Oui, mon père et mon cousin étaient professionnels. J’ai commencé à courir à force d’aller voir Wim. Il gagnait environ 25 courses par an en Débutants et en Juniors. Je me suis dit que c’était un hobby facile. J’ai vite changé d’avis (il rit) ! J’ai d’abord joué au football mais je n’aimais pas dépendre de mes coéquipiers. Un footballeur peut être dans un grand jour, si ses coéquipiers ne le sont pas, il ne gagnera pas. Si je cours mal, c’est ma faute.

Le meilleur de la famille

Quel effet ça fait-il d’être le meilleur coureur de la famille ?

Wim a gagné une étape du Tour des Pays-Bas et il a obtenu 13 victoires en une saison alors que l’année dernière, mon compteur est resté à neuf. Il a dix fois plus de talent que moi mais a souffert d’une mononucléose puis d’arythmie cardiaque. A l’époque, j’ai réfléchi. Les courses ne sont pas l’essentiel dans la vie. Surtout pas pour un coureur de kermesses (il éclate de rire).

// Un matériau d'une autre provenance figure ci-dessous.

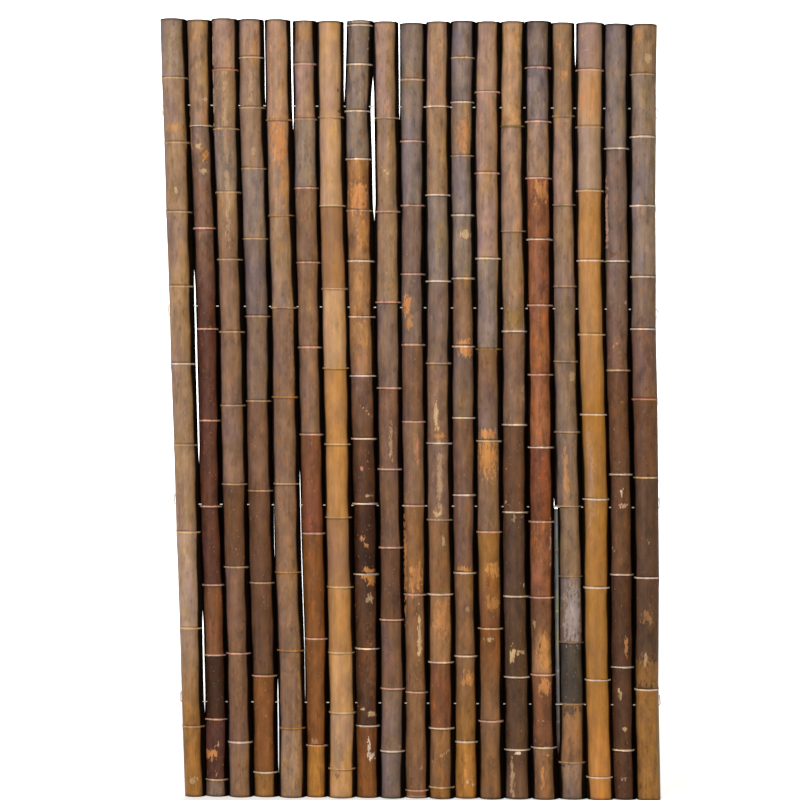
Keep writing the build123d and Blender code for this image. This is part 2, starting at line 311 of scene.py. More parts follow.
@dataclass(frozen=True)
class BambooSkin:
    """Finish of a pole's outer skin: cured and weathered bamboo, waxy and lined along its fibres.

    The painted tones are in the mesh attribute skin. The attribute mark has the tone of the nearest
    stain, and in its alpha how near its edge is. Places worn rough are in worn.
    The fibres are drawn 3 mm wide, coarser than the real 0.3 mm, so that they show.
    """

    name: str
    roughness: float = 0.5
    streak: float = 0.13
    mottle: float = 0.2
    warmth: float = 0.5
    soot: float = 0.45
    cloud: float = 0.3
    patch: float = 0.25
    fleck: float = 0.55
    fibre_mm: tuple[float, float] = (3.0, 60.0)
    streak_mm: tuple[float, float] = (11.0, 170.0)
    hue_mm: tuple[float, float] = (30.0, 95.0)
    cloud_mm: tuple[float, float] = (26.0, 62.0)
    patch_mm: tuple[float, float] = (15.0, 38.0)
    edge_mm: tuple[float, float] = (6.0, 13.0)
    mottle_mm: tuple[float, float] = (19.0, 42.0)
    stain_mm: tuple[float, float] = (13.0, 36.0)
    soot_mm: tuple[float, float] = (9.0, 24.0)
    fleck_mm: tuple[float, float] = (3.6, 8.0)

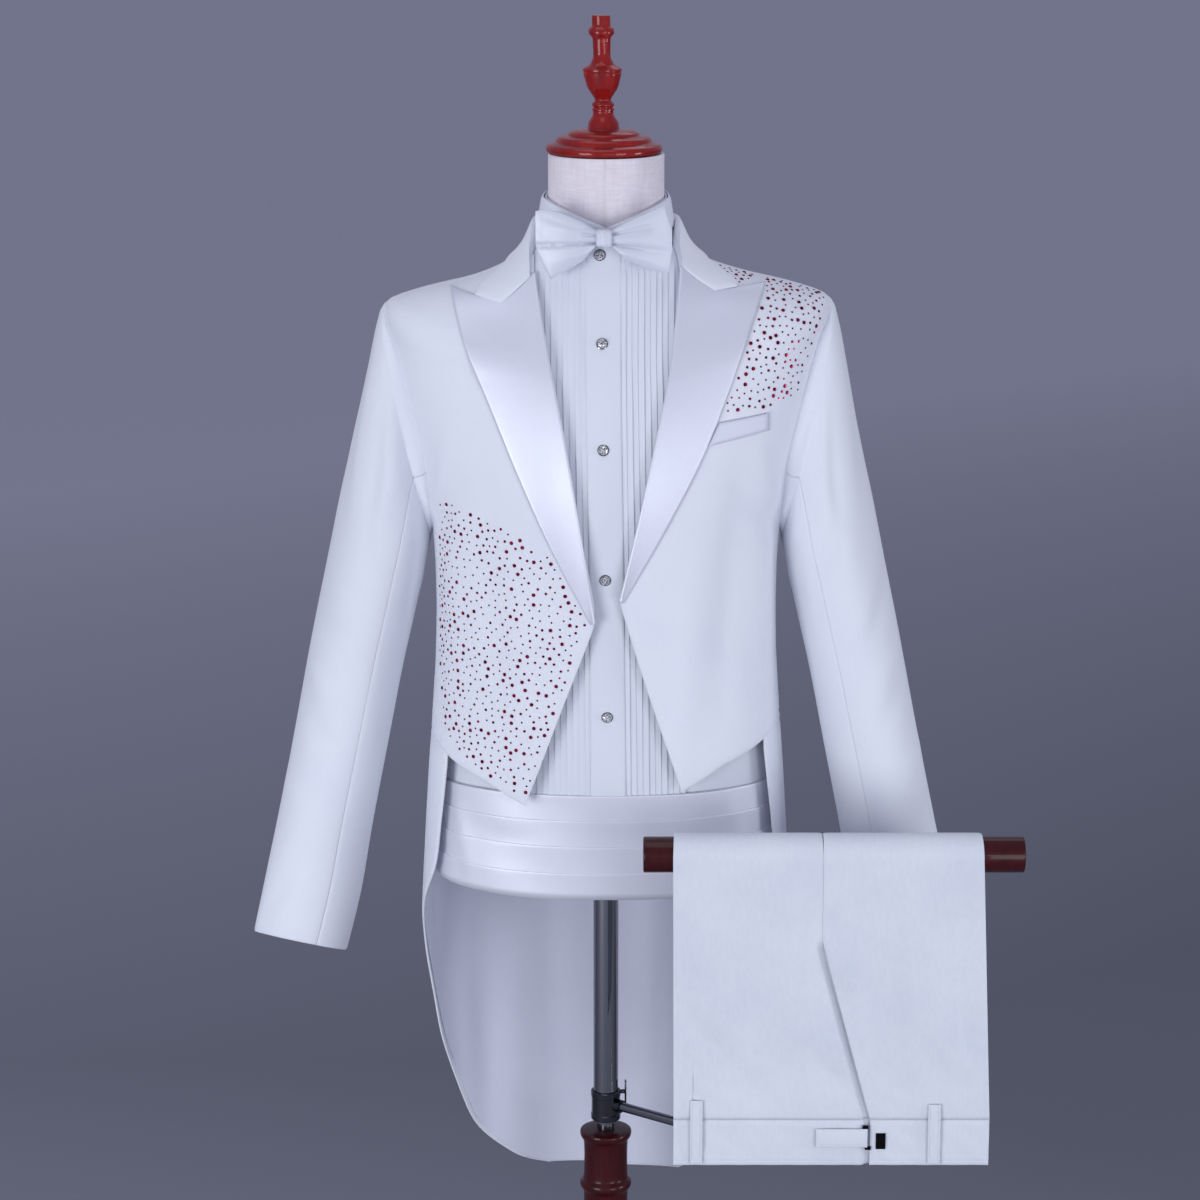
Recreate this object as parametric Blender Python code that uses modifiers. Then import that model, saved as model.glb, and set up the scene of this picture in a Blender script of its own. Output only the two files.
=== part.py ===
"""A man's white evening suit on a limbless dress form: tailcoat, pleated shirt front, bow tie and
cummerbund on the form, and the trousers folded over a bar that the form's own pole carries.

Metres, +Z up. The origin is the middle of the stand's underside, the front faces -Y, and +X is the
viewer's right. Every layer of cloth on the torso is worked out from one surface, the outside of the
coat: angle 0 is the centre front, 180 the centre back, and height is measured at the body's side.
"""

import math

import bmesh
import bpy
import numpy as np
from mathutils import Vector

MM = 0.001
RIGHT, LEFT = 1, -1  # the viewer's right and left
SEAM = 0.0004  # gap between two pieces at a seam
COAT_CLOTH = 0.002  # suiting with its canvas
SATIN_CLOTH = 0.0018
SHIRT_CLOTH = 0.0012
CORNER = 0.9  # under 1, the torso's sections are a little squarer than an ellipse

# The outside of the coat, in mm: height at the side, height of the same ring at the centre front and
# centre back, half width, depth in front of the pole's axis and depth behind it.
#        side, front,  back, width, front, back
COAT = (
    (460, 460, 460, 182, 112, 128),
    (600, 600, 600, 185, 112, 130),
    (700, 700, 700, 187, 112, 130),
    (800, 800, 800, 188, 112, 128),
    (880, 880, 880, 184, 113, 122),
    (960, 960, 960, 179, 114, 112),
    (1020, 1020, 1020, 174.5, 116, 106),
    (1080, 1080, 1080, 170.5, 119, 105),
    (1140, 1140, 1140, 169, 123, 109),
    (1205, 1205, 1205, 172.5, 127, 115),
    (1270, 1262, 1270, 187, 126, 119),
    (1340, 1318, 1336, 205, 118, 118),
    (1400, 1364, 1392, 215, 107, 110),
    (1437, 1392, 1427, 217, 97, 99),
    (1449.5, 1414, 1445, 184, 87, 89),
    (1459.5, 1432, 1460, 140, 79, 80),
    (1471, 1452, 1476, 103, 73, 74),
    (1487, 1470, 1492, 81, 69, 70),
    (1512, 1486, 1514, 69, 66, 67),
)
# How far the shirt lies inside the coat's outside: height, ease, in mm.
SHIRT_EASE = ((800, 20), (960, 20), (1060, 16), (1160, 12), (1300, 9), (1460, 8), (1500, 6))
FORM_EASE = 8 * MM  # from the shirt's outside to the form

# The armhole, an oval on the side of that surface.
ARMPIT, SHOULDER_TIP = 1.205, 1.437
ARMHOLE_FRONT, ARMHOLE_BACK = 24, 28  # half its width, in degrees round the body
SLEEVE_STEPS = 18

# The front's free edge, in mm: height, distance from the centre. The widest gap is the lapel's roll,
# and under the closing point the edge is cut away to the front's tip.
FRONT_EDGE = (
    (962, 74.6), (1059, 42.8), (1156, 13.5), (1241, 32.5), (1316, 48.6),
    (1379, 62), (1426, 67.9), (1472, 73.1), (1500, 72),
)
FRONT_EDGE_LEFT = (
    (948, 79.6), (1043.8, 44.8), (1133.2, 11.6), (1162.3, 12.5), (1243.3, 28.6), (1322, 41.9),
    (1359.9, 49.5), (1387.3, 55.2), (1416.8, 61.1), (1462.8, 69.1), (1472, 70.5), (1500, 71.5),
)
# The front's lower edge: height in mm, angle round the body.
FRONT_HEM = ((962, 22.2), (986, 39.2), (1005.6, 65.2), (1030, 95))
FRONT_HEM_LEFT = ((948, 23.9), (969.5, 42), (987.2, 64.8), (1011.2, 94.7))
SIDE_SEAM = 95
# The tail's free edge, from the waist down to the hem: height in mm, angle.
TAIL_EDGE = (
    (470, 168.5), (478, 162), (490, 153), (520, 141), (547, 131.8), (601, 121.7), (652, 112.7),
    (702, 106.7), (752, 99), (815, 88), (877, 69), (935, 64.7), (985, 62.5), (1005.2, 65.5),
    (1029.6, 95.3),
)
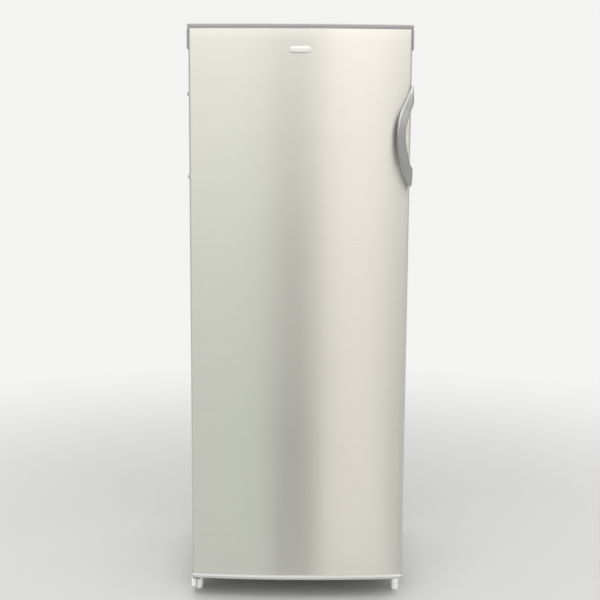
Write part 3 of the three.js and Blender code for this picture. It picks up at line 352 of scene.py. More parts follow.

Quelles qualités faut-il posséder pour briller dans les kermesses ?

Il faut surtout prendre le départ avec la volonté de prester. Beaucoup de coureurs professionnels sont obligés de s’y rendre et pensent : -Zut, encore une kermesse. Je cours pour prester. Il faut aussi rester attentif, rouler en tête car on ne sait jamais quand l’échappée décisive va se produire. Parfois, c’est dans le dernier tour, parfois après 500 mètres. Il faut donc en principe participer à chaque échappée.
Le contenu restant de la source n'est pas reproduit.